* _Job_: Only the lines from the line that has "wall_plate();" through the line that has "points = [vertex.co" should be reproduced, exactly and with both ends kept.

* _Source data_:
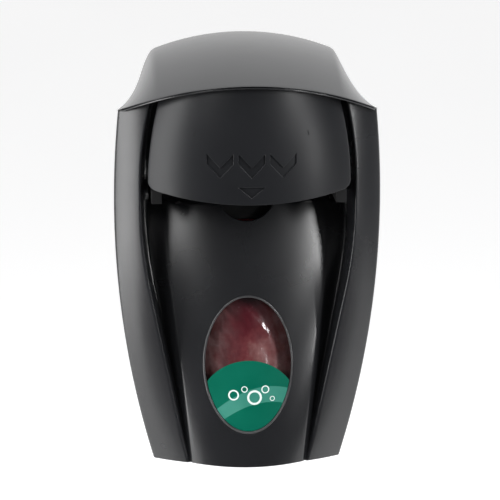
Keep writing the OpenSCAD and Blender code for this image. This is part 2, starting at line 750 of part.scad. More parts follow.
// Piece of the column's skin, from depth d0 to d1 behind the cover's outer face
module column_patch(d0, d1) {
    rows = 12;
    cols = 12;
    z0 = bot_z + window_rise - window_h / 2 - 1;
    z1 = bot_z + window_rise + window_h / 2 + 1;
    x1 = window_w / 2 + 1;
    grid = [for (r = [0:rows]) [for (c = [-cols:2:cols]) let (z = mix(z0, z1, r / rows), x = x1 * c / cols)
        [x, column_surface_y(x, z), z]]];
    shell([for (row = grid) [for (p = row) p + [0, d0, 0]]],
        [for (row = grid) [for (p = row) p + [0, d1, 0]]]);
}

module window_bezel() {
    color([0.3, 0.3, 0.31]) intersection() {
        column_patch(-0.4, wall);
        along_y(-body_d, -recess_d) difference() {
            window_shape(-0.05);
            window_shape(-bezel_w);
        }
    }
}

module window_lens() {
    color([0.75, 0.75, 0.78, 0.35]) intersection() {
        column_patch(0.6, 2.2);
        along_y(-body_d, -recess_d) window_shape(-bezel_w - 0.05);
    }
}

label_r = 30;
label_inset = 0.3;

module window_label() {
    label_top = bot_z + window_rise - window_h / 2 + label_h;
    color([0, 0.44, 0.36]) intersection() {
        column_patch(0.25, 0.59);
        along_y(-body_d, -recess_d) intersection() {
            window_shape(-bezel_w - label_inset);
            translate([0, label_top - label_r]) circle(r = label_r, $fn = 72);
        }
    }
}

module pivot_pins() {
    color("silver") both_sides()
        pin_x(pivot_lug_x - 1, ear_in_x + ear_w + 0.8, pivot_y, pivot_z, pivot_pin_r);
}

// ---- Push lever ----

function panel_half_x(z) = rail_in_x(z) - panel_gap;
function panel_low(x) = panel_low_z + panel_side_rise * pow(x / panel_half_x(panel_low_z + 8), 2);
function panel_y(x, z) = let (half = panel_half_x(z), r = arc_r(half, panel_edge_y - panel_front_y))
    panel_front_y + arc_fall(x, r) + panel_bulge * pow((z - mix(panel_low_z, panel_top_z, 0.5)) / 34, 2);

module push_panel() {
    rows = 12;
    cols = 10;
    // Near the lower edge the sides pull in, which rounds the corners
    function tuck(z_over) = z_over < panel_corner_r ?
        panel_corner_r - sqrt(max(0, pow(panel_corner_r, 2) - pow(panel_corner_r - z_over, 2))) : 0;
    outer = [for (r = [0:rows]) let (t = pow(r / rows, 1.6)) mirrored([for (c = [0:cols + 1]) let (
        f = min(1, c / cols),
        over = t * (panel_top_z - panel_low_z - panel_side_rise),
        x0 = panel_half_x(panel_low_z + panel_side_rise + over) * f,
        x = x0 - tuck(over) * f * 0.95,
        low = panel_low(x),
        z = min(mix(low, panel_top_z, t), seam_z(x) - arch_h - panel_top_gap),
        y = panel_y(x, z))
        [x + (c > cols ? -0.6 : 0), y + (c > cols ? panel_return : 0), z]])];
    inner = [for (row = outer) inset_path(row, wall)];
    color([0.09, 0.09, 0.1]) difference() {
        union() {
            shell(outer, inner);
            panel_screw_places() translate([0, -snug, 0]) rotate([90, 0, 0])
                cylinder(r = 3.2, h = arm_y - panel_y(panel_screw_x, pivot_z - 30) - wall / 2);
        }
        panel_screw_places() translate([0, 1, 0]) rotate([90, 0, 0])
            cylinder(r = panel_screw_r + snug, h = panel_screw_grip + 2);
    }
}

panel_screw_x = 30;
panel_screw_r = 1.25;
panel_screw_grip = 8;
bar_places = [pivot_z - 13, pivot_z - 45];
bar_h = 6;

module panel_screw_places() {
    for (sx = [-1, 1], z = bar_places) translate([sx * panel_screw_x, arm_y, z + bar_h / 2]) children();
}

// Side post of the lever in Y and Z: the pivot's ear and the post behind the panel
module arm_side() {
    translate([pivot_y, pivot_z]) circle(r = pivot_lug_r);
    polygon([[pivot_y - 3.5, pivot_z - 3], [pivot_y + 3.5, pivot_z + 3],
        [arm_y + arm_t, pivot_z - 12], [arm_y, pivot_z - 12]]);
    translate([arm_y, arm_bridge_z]) square([arm_t, pivot_z - 11 - arm_bridge_z]);
}

// Short bridge from the post to the block below it
module arm_bridge() {
    translate([arm_y, arm_bridge_z - arm_bridge_lap]) square([arm_t, arm_bridge_h + arm_bridge_lap]);
}

// Block that reaches back through the slot, and the leg behind it
module arm_block() {
    translate([arm_y, arm_block_z]) square([leg_front_y + leg_t - arm_y, arm_block_h]);
}

module arm_leg() {
    translate([leg_front_y, toe_z]) square([leg_t, arm_block_z + arm_block_h - toe_z]);
    translate([leg_front_y + leg_t / 2, toe_z]) circle(r = leg_t / 2);
}

module push_frame() {
    color(dark) difference() {
        union() {
            both_sides() {
                along_x(ear_in_x, ear_in_x + ear_w) arm_side();
                along_x(bridge_in_x, bridge_out_x) arm_bridge();
                along_x(arm_in_x, arm_in_x + arm_w) arm_block();
                along_x(arm_in_x, arm_in_x + arm_w) arm_leg();
                pin_x(strap_x + strap_t + 1, arm_in_x + 1, toe_y, toe_z, toe_r);
            }
            for (z = bar_places) translate([-ear_in_x - 1, arm_y, z]) cube([2 * ear_in_x + 2, arm_t, bar_h]);
        }
        both_sides() pin_x(ear_in_x - 1, ear_in_x + ear_w + 1, pivot_y, pivot_z, pivot_pin_r + running_fit);
        panel_screw_places() rotate([-90, 0, 0]) translate([0, 0, -1])
            cylinder(r = panel_screw_r + snug, h = arm_t + 2);
    }
}

module panel_screws() {
    color("silver") panel_screw_places() translate([0, arm_t, 0]) rotate([-90, 0, 0])
        screw(panel_screw_r, arm_t + panel_screw_grip, 2.4, 1.5);
}

// ---- Pump drive ----

module yoke() {
    color(dark) difference() {
        union() {
            both_sides() {
                translate([strap_x, strap_front_y, yoke_z])
                    cube([strap_t, strap_rear_y - strap_front_y, shelf_z + shelf_t - yoke_z]);
                translate([strap_x, toe_y - toe_r - 2, shelf_z])
                    cube([shelf_out_x - strap_x, toe_slide + 2 * toe_r + 4, shelf_t]);
            }
            translate([0, 0, yoke_z]) linear_extrude(yoke_t) union() {
                translate([-strap_x - 1, strap_front_y])
                    square([2 * strap_x + 2, strap_rear_y - strap_front_y]);
                translate([0, -pump_d]) circle(r = nozzle_flange_r + 3);
                translate([-10, -pump_d]) square([20, pump_d + strap_rear_y]);
            }
        }
        translate([0, -pump_d, yoke_z - 1]) cylinder(r = socket_r + snug, h = yoke_t + 2);
    }
}

stem_low = yoke_z + 2.2;
seal_h = 2;

module pump_piston() {
    color([0.9, 0.9, 0.92]) translate([0, -pump_d, 0]) difference() {
        union() {
            translate([0, 0, piston_z]) cylinder(r = barrel_r - running_fit, h = piston_h);
            translate([0, 0, stem_low]) cylinder(r = stem_r, h = piston_z - stem_low + 1);
        }
        translate([0, 0, stem_low - 1]) cylinder(r = stem_r - 1.8, h = piston_z + piston_h - stem_low + 2);
        translate([0, 0, piston_z + 2]) difference() {
            cylinder(r = barrel_r + 1, h = seal_h);
            translate([0, 0, -1]) cylinder(r = barrel_r - 1.4, h = seal_h + 2);
        }
    }
}

module piston_seal() {
    color(dark) translate([0, -pump_d, piston_z + 2 + snug]) difference() {
        cylinder(r = barrel_r - running_fit, h = seal_h - 2 * snug);
        translate([0, 0, -1]) cylinder(r = barrel_r - 1.4 + snug, h = seal_h + 2);
    }
}

chamber_r = stem_r + 1.1;
socket_r = chamber_r + 2.4;
nozzle_flange_r = 11;
chamber_low = nozzle_z + 4;
chamber_high = stem_low - 0.2;

module nozzle() {
    color([0.9, 0.9, 0.92]) translate([0, -pump_d, 0]) difference() {
        union() {
            translate([0, 0, nozzle_z])
                cylinder(r1 = chamber_r + 0.8, r2 = socket_r, h = yoke_z - nozzle_z - 3.95, $fn = 64);
            translate([0, 0, yoke_z - 4]) cylinder(r = nozzle_flange_r, h = 3.95);
            translate([0, 0, yoke_z - 1]) cylinder(r = socket_r, h = yoke_t + 5);
        }
        translate([0, 0, nozzle_z - 1]) cylinder(r = outlet_r, h = 6);
        translate([0, 0, chamber_low]) cylinder(r = chamber_r, h = chamber_high - chamber_low);
        translate([0, 0, chamber_low + 1]) cylinder(r = stem_r + snug, h = 30);
    }
}

module screen_cartridge() {
    color([0.8, 0.82, 0.85]) translate([0, -pump_d, chamber_low + snug]) difference() {
        cylinder(r = chamber_r - snug, h = chamber_high - chamber_low - 0.1);
        translate([0, 0, -1]) cylinder(r = chamber_r - 1.4, h = 40);
    }
}

module foam_screens() {
    color("silver") for (z = [chamber_low + 1, chamber_high - 1.6]) translate([0, -pump_d, z])
        cylinder(r = chamber_r - 1.4 - snug, h = 0.5);
}

// ---- Release buttons ----

button_out_x = side_x(button_z) + 0.2;
button_head_r = button_r + 1.5;

module release_button() {
    color(dark) {
        inner_x = flange_x(button_z + button_head_r) - flange_t - 0.6;
        pin_x(inner_x, button_out_x, button_y, button_z, button_r);
        pin_x(inner_x - 2, inner_x + 0.5, button_y, button_z, button_head_r);
    }
}

module release_button_right() {
    release_button();
}

module release_button_left() {
    mirror([1, 0, 0]) release_button();
}

wall_plate();
mounting_tape();
cradle();
cradle_screws();
hinge_pins();
refill_bag();
bag_fitment();
pump_barrel();
pump_collar();
inlet_valve();
pump_spring();
front_cover();
top_hood();
hood_screws();
window_lens();
window_bezel();
window_label();
pivot_pins();
push_panel();
push_frame();
panel_screws();
yoke();
pump_piston();
piston_seal();
screen_cartridge();
foam_screens();
nozzle();
release_button_left();
release_button_right();
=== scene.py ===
import json
import math

import bpy
import bmesh
import numpy as np
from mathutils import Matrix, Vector


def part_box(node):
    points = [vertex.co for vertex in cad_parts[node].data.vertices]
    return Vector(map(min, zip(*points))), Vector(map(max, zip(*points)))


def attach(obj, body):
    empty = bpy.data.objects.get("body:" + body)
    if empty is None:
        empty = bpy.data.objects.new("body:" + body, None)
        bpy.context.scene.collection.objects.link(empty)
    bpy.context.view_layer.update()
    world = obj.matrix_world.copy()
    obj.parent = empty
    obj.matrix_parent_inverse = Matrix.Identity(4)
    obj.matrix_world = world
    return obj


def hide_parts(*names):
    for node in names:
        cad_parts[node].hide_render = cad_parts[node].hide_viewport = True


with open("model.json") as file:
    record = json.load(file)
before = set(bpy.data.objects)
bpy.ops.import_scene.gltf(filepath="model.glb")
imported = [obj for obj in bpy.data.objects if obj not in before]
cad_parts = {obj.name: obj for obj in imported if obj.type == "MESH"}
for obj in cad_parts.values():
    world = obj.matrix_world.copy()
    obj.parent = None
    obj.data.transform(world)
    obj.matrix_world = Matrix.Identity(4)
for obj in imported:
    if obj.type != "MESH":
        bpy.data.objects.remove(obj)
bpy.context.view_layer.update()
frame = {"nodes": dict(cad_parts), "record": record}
nodes = frame["nodes"]

MM = 0.001

# ---- Sizes in millimetres, in the same frame as the CAD ----

hood_lo, hood_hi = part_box("top_hood")
cover_lo, cover_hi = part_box("front_cover")
TOP = hood_hi.z / MM
BOT = cover_lo.z / MM
HALF_W = cover_hi.x / MM
BODY_D = -hood_lo.y / MM
WALL = 2.4
REAR_GAP = 5.0
SEAM = 0.5
TAPER = 11.0
RAIL_R = 559.0
RAIL_RISE = 13.0
FACE_W = 16.8
RAIL_IN_R_TOP = 195.0
RAIL_IN_R_LOW = 240.0
FACE_SLOPE = 0.2009
COLUMN_D = 80.0
COLUMN_LEAN = 26.0
RECESS_D = 44.0
VALLEY_D = 40.0
SCOOP_R = 18.0
WIDEST = TOP - 97.0
LEDGE = TOP - 95.2
LEDGE_H = 6.0
CORNER = TOP - 39.2
BRIM_RISE = 19.2
WINDOW_W = 54.2
WINDOW_H = 82.6
WINDOW_Z = BOT + 61.8
BEZEL_W = 1.4
LABEL_TOP = WINDOW_Z - WINDOW_H / 2 + 44.0
LABEL_R = 30.0
PANEL_LOW = TOP - 89.2
PANEL_GAP = 3.6
PANEL_INSET = 3.5
PANEL_RETURN = 12.0
PANEL_TOP_GAP = 0.4
PANEL_CORNER = 4.0
PANEL_LOW_BOW = 6.4
ARCH_H = 1.0
ARCH_D = 6.5
HINGE_ROUND = 7.0
HINGE_Y = -(REAR_GAP + HINGE_ROUND)
HINGE_Z = BOT + HINGE_ROUND
PIVOT_Y = -84.25
PIVOT_Z = TOP - 38.5
SCREW_X = 47.0
SCREW_Y = -38.2
PUMP_Y = -43.0
OUTLET_R = 24.0
SLOT_IN_X = 49.7
SLOT_OUT_X = 58.4
BUTTON_Y = -10.5
BUTTON_Z = CORNER - 22
BUTTON_R = 5.0
SIDES = ((-1, "left"), (1, "right"))


def mix(a, b, t):
    return a + (b - a) * t


def cap(t):
    return max(0.0, min(1.0, t))


def smooth(t):
    t = cap(t)
    return t * t * (3 - 2 * t)


def arc_r(half, rise):
    return (half * half + rise * rise) / (2 * rise)


def arc_fall(x, r):
    return r - math.sqrt(max(0.0, r * r - x * x))


# ---- The case's outer surfaces, from the same curves as the CAD ----


def rail_out_x(z):
    return HALF_W - arc_fall(z - WIDEST, RAIL_R)


def rail_out_y(z):
    return -mix(54.0, 68.0, cap((z - BOT) / (CORNER - BOT)))


def rail_in_y(z):
    return rail_out_y(z) - RAIL_RISE


def rail_in_x(z):
    tangent = FACE_SLOPE * RAIL_IN_R_LOW
    if z > TOP - 82:
        fall = (z - TOP + 82) ** 2 / (2 * RAIL_IN_R_TOP)
    elif z > WIDEST:
        fall = 0.0
    elif z > WIDEST - tangent:
        fall = (WIDEST - z) ** 2 / (2 * RAIL_IN_R_LOW)
    else:
        fall = tangent * FACE_SLOPE / 2 + (WIDEST - tangent - z) * FACE_SLOPE
    return HALF_W - FACE_W - fall


def column_t(z):
    return (z - BOT) / (LEDGE - BOT)


def ledge_t(z):
    return smooth((z - LEDGE + LEDGE_H / 2) / LEDGE_H)


def column_y(z):
    return -mix(COLUMN_D - COLUMN_LEAN * min(1.0, column_t(z)) ** 2, RECESS_D, ledge_t(z))


def shoulder_x(z):
    return rail_in_x(z) - mix(3.0, 16.0, cap(column_t(z)))


def valley_y(z):
    low = -rail_in_y(BOT) - 1.2
    return -mix(mix(low, VALLEY_D, cap(column_t(z))), RECESS_D, ledge_t(z))


def column_surface_y(x, z):
    crown = mix(mix(12.0, 8.0, cap(column_t(z))), 0.0, ledge_t(z))
    return column_y(z) + crown * (x / shoulder_x(z)) ** 2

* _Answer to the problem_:
wall_plate();
mounting_tape();
cradle();
cradle_screws();
hinge_pins();
refill_bag();
bag_fitment();
pump_barrel();
pump_collar();
inlet_valve();
pump_spring();
front_cover();
top_hood();
hood_screws();
window_lens();
window_bezel();
window_label();
pivot_pins();
push_panel();
push_frame();
panel_screws();
yoke();
pump_piston();
piston_seal();
screen_cartridge();
foam_screens();
nozzle();
release_button_left();
release_button_right();
=== scene.py ===
import json
import math

import bpy
import bmesh
import numpy as np
from mathutils import Matrix, Vector


def part_box(node):
    points = [vertex.co for vertex in cad_parts[node].data.vertices]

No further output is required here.